I have a mentally-stressful work (engineering) and sometimes I find myself thinking/mulling over a problem even when work's over.

I tried many times concentrating while exercising (both repetitive weightlifting or mid-running) but turns out I really can't. I can be productive after workout when I recovered, but there's no way for me to "mentally focus" while exercising (whatever I do).

Is it possible to "parallelize" exercise and mental work/study at the same time?

  • For me this doesn't work: sometimes, to test myself I try to make some medium difficult calculations while running and that is very hard to do. Exercises like running or being busy in the gym is for me mind clearing: after my exercises (under the shower for example) solutions just pop up. May 19, 2014 at 15:36

1 Answer 1


Actually, there are multiple evidence suggesting that your mind keeps processing problem at hand on subconscious level even when you do something else. If anything, change of activity is often advised as a way to resolve dead-ends in engineering problems.

Being a software developer, I've seen this effect on quite a few occasions, when solutions came to me on a treadmill or in the gym.

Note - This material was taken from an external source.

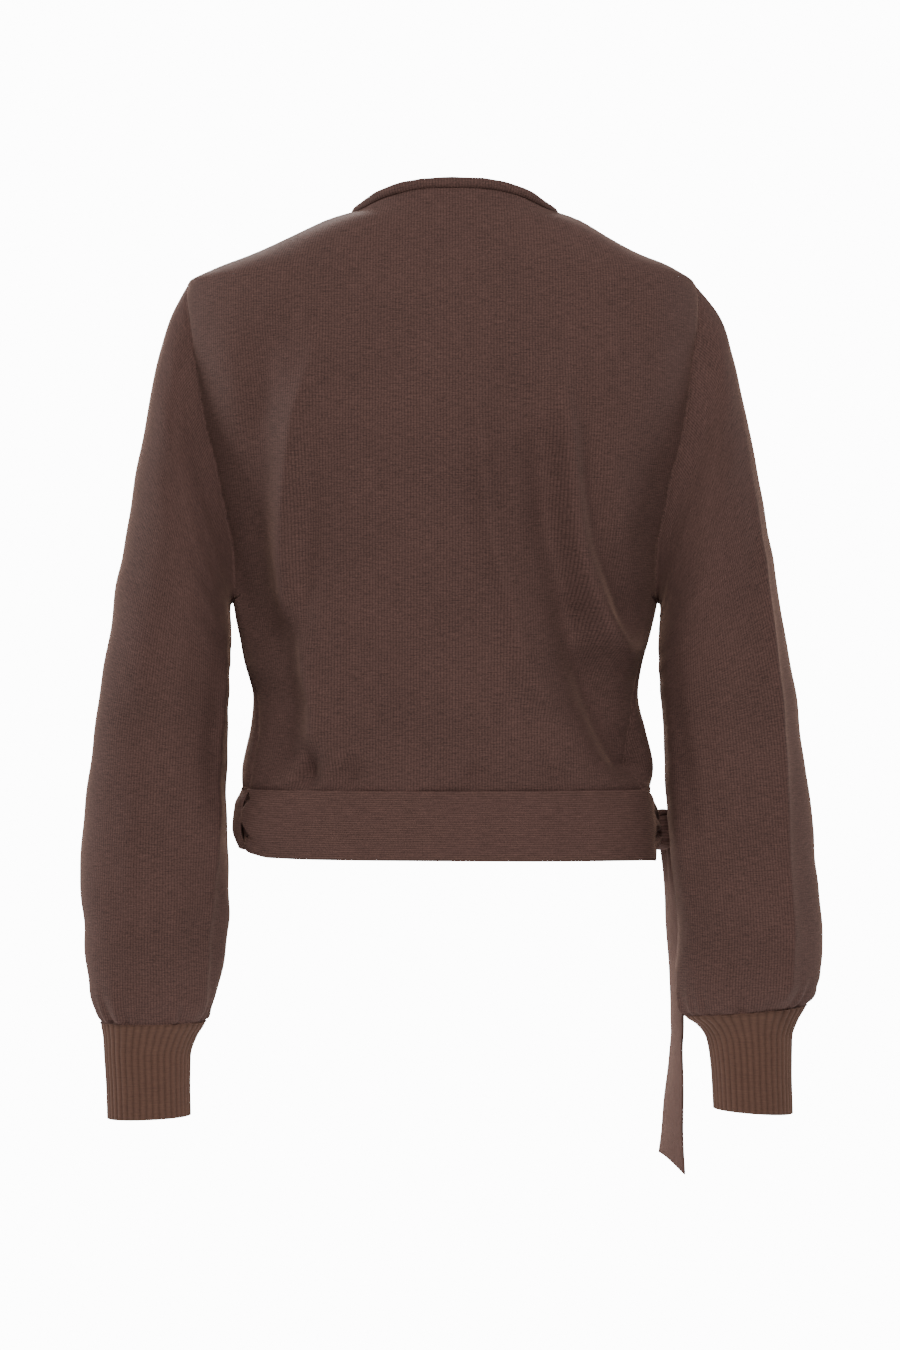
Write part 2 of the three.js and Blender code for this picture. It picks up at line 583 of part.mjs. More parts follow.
// A strip round the body from a table of its edges, such as the belt or a hem band
function strip(table) {
  const edge = columns(table, "turn");
  const surface = (turn, down) =>
    plainPoint(turn, down).addScaledVector(plainNormal(turn, down), edge.lift(turn));
  const turns = table.flatMap((row, i) =>
    Array.from({ length: row.cuts }, (_, k) => mix(row.turn, table[i + 1].turn, k / row.cuts)),
  );
  turns.push(table[table.length - 1].turn);
  const grid = turns.map((turn) =>
    Array.from({ length: BELT_STEPS + 1 }, (_, j) => {
      const down = mix(edge.bottom(turn), edge.top(turn), j / BELT_STEPS);
      return { point: surface(turn, down), out: normalOf(surface, turn, down, 0.4, 1.5).negate() };
    }),
  );
  return clothWall(grid);
}

// A sleeve, or its cuff, as rings of the sleeve surface
function sleevePart(isLeft, rowsAt, around, ribbed) {
  const surface = isLeft ? leftSleeve : rightSleeve;
  const grid = rowsAt.map((row) =>
    Array.from({ length: around }, (_, j) => {
      const turn = (360 * j) / around;
      const point = surface(row, turn);
      const out = row === 0 ? armholeMitre(isLeft, turn) : sleeveNormal(surface, isLeft, row, turn);
      const back = point.clone().addScaledVector(out, -WALL);
      if (ribbed && j % 2) point.addScaledVector(out, RIB_HEIGHT);
      return { point, out, back };
    }),
  );
  return clothWall(trimSeams(grid, { bottom: rowsAt[0] === 0 }, true), true);
}

const SEAM_ROWS = 0.025; // a seam gap, as a share of the distance between two rows of the sleeve table
function sleeveRows() {
  const rows = Array.from({ length: CUFF_ROW }, (_, i) => i);
  rows.splice(1, 0, 0.4);
  return [...rows, CUFF_ROW - 0.45, CUFF_ROW - SEAM_ROWS];
}
const cuffRows = () => [CUFF_ROW + SEAM_ROWS, CUFF_ROW + 1, CUFF_ROW + 2, LEFT_SLEEVE.length - 1];

// A rolled edge: a closed tube of flattened round section along a list of places
function rolledEdge(places) {
  const points = places.map((place) => place.centre);
  const rings = places.map((place, i) => {
    const before = points[Math.max(0, i - 1)];
    const after = points[Math.min(points.length - 1, i + 1)];
    const along = after.clone().sub(before).normalize();
    const high = along.clone().cross(place.out).normalize();
    const out = high.clone().cross(along).normalize();
    return Array.from({ length: ROLL.sides }, (_, k) => {
      const angle = (2 * Math.PI * k) / ROLL.sides;
      return place.centre
        .clone()
        .addScaledVector(high, ROLL.halfHeight * Math.cos(angle))
        .addScaledVector(out, place.halfThickness * Math.sin(angle));
    });
  });
  const n = ROLL.sides;
  const index = [];
  for (let i = 0; i < rings.length - 1; i++) {
    for (let k = 0; k < n; k++) {
      const [a, b] = [i * n + k, i * n + ((k + 1) % n)];
      index.push(a, b, b + n, a, b + n, a + n);
    }
  }
  const end = (rings.length - 1) * n;
  for (let k = 1; k < n - 1; k++) {
    index.push(0, k + 1, k);
    index.push(end, end + k, end + k + 1);
  }
  return facingOut(rings.flat(), index);
}

// A rolled edge that lies just beyond the cloth's edge, in the plane of the cloth. Its stations are
// those of the cloth, and the cloth lies to the right of the way it runs, as seen from outside.
function rollAlong(edgeAt, steps, shape) {
  const places = Array.from({ length: steps + 1 }, (_, i) => {
    const share = THREE.MathUtils.clamp(i / steps, ROLL.trim, 1 - ROLL.trim);
    const { point, out } = edgeAt(share);
    const along = edgeAt(share + 0.005).point.sub(edgeAt(share - 0.005).point).normalize();
    const beyond = out.clone().cross(along).normalize();
    const { sink, halfThickness } = shape(share);
    const clear = ROLL.halfHeight + SEAM_GAP + SEAM_PULL;
    const centre = point.clone().addScaledVector(beyond, clear).addScaledVector(out, -sink);
    return { centre, out, halfThickness };
  });
  return rolledEdge(places);
}

function neckRoll() {
  const edgeAt = (share) => {
    const turn = 180 * share;
    return { point: bodyPoint(turn, neckDown(turn)), out: plainNormal(turn, neckDown(turn)) };
  };
  const shape = () => ({ sink: WALL / 2, halfThickness: ROLL.halfThickness });
  return rollAlong(edgeAt, NECK_STEPS, shape);
}

// The rolled edge of a front. The under front's roll flattens and sinks where the over front covers it.
function wrapRoll(isLeft) {
  const crossing = BELT_TOP * (body.left(0) / (body.left(0) + WRAP_REACH)) ** (1 / WRAP_POWER);
  const downAt = (share) => wrapEdgeDown(isLeft ? share : 1 - share);
  const edgeAt = (share) => {
    const down = downAt(share);
    const x = wrapEdgeX(down, isLeft);
    const turn = frontTurn(isLeft ? x : -x, down);
    const lift = isLeft ? overLift(turn) : underLift(turn);
    return { point: bodyPoint(turn, down, lift, isLeft), out: plainNormal(turn, down) };
  };
  const shape = (share) => {
    const covered = isLeft ? 0 : smooth(crossing - 45, crossing - 15, downAt(share));
    return {
      sink: mix(0.2, WALL / 2 + 1.1, covered),
      halfThickness: mix(ROLL.halfThickness, 1.2, covered),
    };
  };
  return rollAlong(edgeAt, SIDE_STEPS + ARMHOLE_STEPS, shape);
}

// The knot: a round bundle with the wraps of the tie as soft ridges across it
function knot() {
  const shape = new THREE.SphereGeometry(1, 20, 14);
  const position = shape.attributes.position;
  const centre = new THREE.Vector3(KNOT.x, KNOT.y, -KNOT.down);
  const out = new THREE.Vector3(KNOT.x, KNOT.y, 0).normalize();
  const up = new THREE.Vector3(0, 0, 1);
  const around = up.clone().cross(out);
  for (let i = 0; i < position.count; i++) {
    const p = new THREE.Vector3().fromBufferAttribute(position, i);
    const wrap = 1 + 0.07 * Math.cos(7 * (p.y + 0.5 * p.x));
    const at = centre
      .clone()
      .addScaledVector(out, p.z * KNOT.along * wrap)
      .addScaledVector(around, p.x * KNOT.around * wrap)
      .addScaledVector(up, p.y * KNOT.high * wrap);
    position.setXYZ(i, at.x, at.y, at.z);
  }
  shape.deleteAttribute("uv");
  shape.deleteAttribute("normal");
  return shape;
}

// A hanging end of a tie
function tail(table) {
  const at = columns(table, "down");
  const first = table[0].down;
  const last = table[table.length - 1].down;
  const across = 2;
  const grid = Array.from({ length: TAIL_STEPS + 1 }, (_, i) => {
    const down = mix(first, last, i / TAIL_STEPS);
    return Array.from({ length: across + 1 }, (_, j) => {
      const side = j - across / 2;
      const angle = radians(at.turn(down));
      const reach = (side * at.width(down)) / 2;
      const sag = 1.2 * (1 - side * side);
      const x = at.x(down) - reach * Math.sin(angle) + sag * Math.cos(angle);
      const y = at.y(down) + reach * Math.cos(angle) + sag * Math.sin(angle);
      const lower = (i / TAIL_STEPS) * TAIL_SLANT * side;
      const point = new THREE.Vector3(x, y, -down - lower);
      const out = new THREE.Vector3(Math.cos(angle), Math.sin(angle), 0);
      return { point, out };
    });
  });
  return clothWall(grid);
}

const garment = new THREE.Group();
garment.name = "wrap_cardigan";

function add(name, geometry, look = KNIT) {
  const mesh = new THREE.Mesh(geometry, new THREE.MeshStandardMaterial(look));
  mesh.name = name;
  garment.add(mesh);
}

add("back_panel", backPanel());
add("over_front", frontPanel(true));
add("under_front", frontPanel(false));
add("sleeve_left", sleevePart(true, sleeveRows(), 2 * ARMHOLE_STEPS, false));
add("sleeve_right", sleevePart(false, sleeveRows(), 2 * ARMHOLE_STEPS, false));
add("cuff_left", sleevePart(true, cuffRows(), 2 * RIBS, true), RIB_KNIT);
add("cuff_right", sleevePart(false, cuffRows(), 2 * RIBS, true), RIB_KNIT);
add("neck_roll", neckRoll());
add("edge_roll_over", wrapRoll(true));
add("edge_roll_under", wrapRoll(false));
add("over_front_band", strip(OVER_BAND));
add("under_front_band", strip(UNDER_BAND));
add("back_belt", strip(BELT));
add("knot", knot());
add("tie_tail_long", tail(LONG_TAIL));
add("tie_tail_short", tail(SHORT_TAIL));

export default garment;
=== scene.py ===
# A wrap cardigan in fine heathered wool knit, filled out as if worn and seen from behind.
# Shapes are worked out in millimetres in the frame of the solids and put into the scene in metres.

from types import SimpleNamespace

import bpy
import numpy as np
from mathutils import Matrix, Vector


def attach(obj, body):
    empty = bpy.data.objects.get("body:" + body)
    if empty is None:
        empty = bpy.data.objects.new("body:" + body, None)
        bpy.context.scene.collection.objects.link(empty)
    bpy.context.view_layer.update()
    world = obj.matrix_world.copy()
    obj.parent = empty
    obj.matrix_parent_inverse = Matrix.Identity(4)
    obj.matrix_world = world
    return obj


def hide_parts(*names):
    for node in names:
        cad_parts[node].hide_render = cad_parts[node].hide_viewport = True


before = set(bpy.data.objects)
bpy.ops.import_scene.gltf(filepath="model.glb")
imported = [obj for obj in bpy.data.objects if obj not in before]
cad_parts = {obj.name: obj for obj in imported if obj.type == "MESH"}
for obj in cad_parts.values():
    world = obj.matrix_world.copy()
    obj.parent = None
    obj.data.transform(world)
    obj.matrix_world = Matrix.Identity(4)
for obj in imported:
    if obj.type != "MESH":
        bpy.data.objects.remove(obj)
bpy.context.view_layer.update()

MM = 0.001  # one millimetre in metres

# Cloth
WALL = 1.5
LAYER = 3
SIDE_FLATNESS = 2.3
WALE = 2.15  # distance between two columns of stitches
COURSE = 1.6  # distance between two rows of stitches
STITCH_DEPTH = 0.28

# Levels, as distances below the shoulder-neck points
SHOULDER_TIP = 52
ARMPIT = 292
BELT_TOP = 430
HEM = 480

# Armhole and neck. In a pair of values, True is for the wearer's left side and False for the right.
ARMHOLE_HALF_DEPTH = 52
ARMHOLE_VALLEY = {True: 17, False: 8}
NECK_RISE = 14
NECK_SIDE_RISE = 2.4
NECK_RISE_POWER = {True: 2.4, False: 3.8}

# Front edges, side seams and slit
WRAP_REACH = 132
WRAP_POWER = 1.5
SIDE_SEAM_TURN = 13.8
SLIT_HALF_TURN = 1.5

# Rolled edges, in the open and where they pass over the shoulder
ROLL_HALF_HEIGHT = 4.4
ROLL_HALF_THICKNESS = 2.5
ROLL_RADIUS = 3.2
ROLL_CLEAR = 3.2
SHOULDER_CLEAR = -0.5
SHOULDER_SINK = 0.6
SHOULDER_SIZE = 0.6
OPEN_SINK = 0.2
HIDDEN_SINK = 1.85
HIDDEN_HALF_THICKNESS = 1.2
NECK_ROLL_THICKER = 1.15

# Waves that add up to the unevenness of the cloth
RIPPLE_WAVES = 14

# Ribs of the cuffs, and the row of the sleeve tables where they start
RIBS = 40
RIB_HEIGHT = 0.7
CUFF_ROW = 15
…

Running for periods of over 10 minutes is very good for meditative thinking.

As for weight lifting - you can have bursts of mental activity between exercises, but I would try to put all concentration into muscle work while you are in a set. Putting all my effort into it causes a micro-reboot for that particular problem case in the brain and allows me to tackle the problem at different angles.

In short - exercise are very good for solving engineering problems, but the kind of approach you take during them is very different to normal approach. And do mind the safety - you are working metal in there.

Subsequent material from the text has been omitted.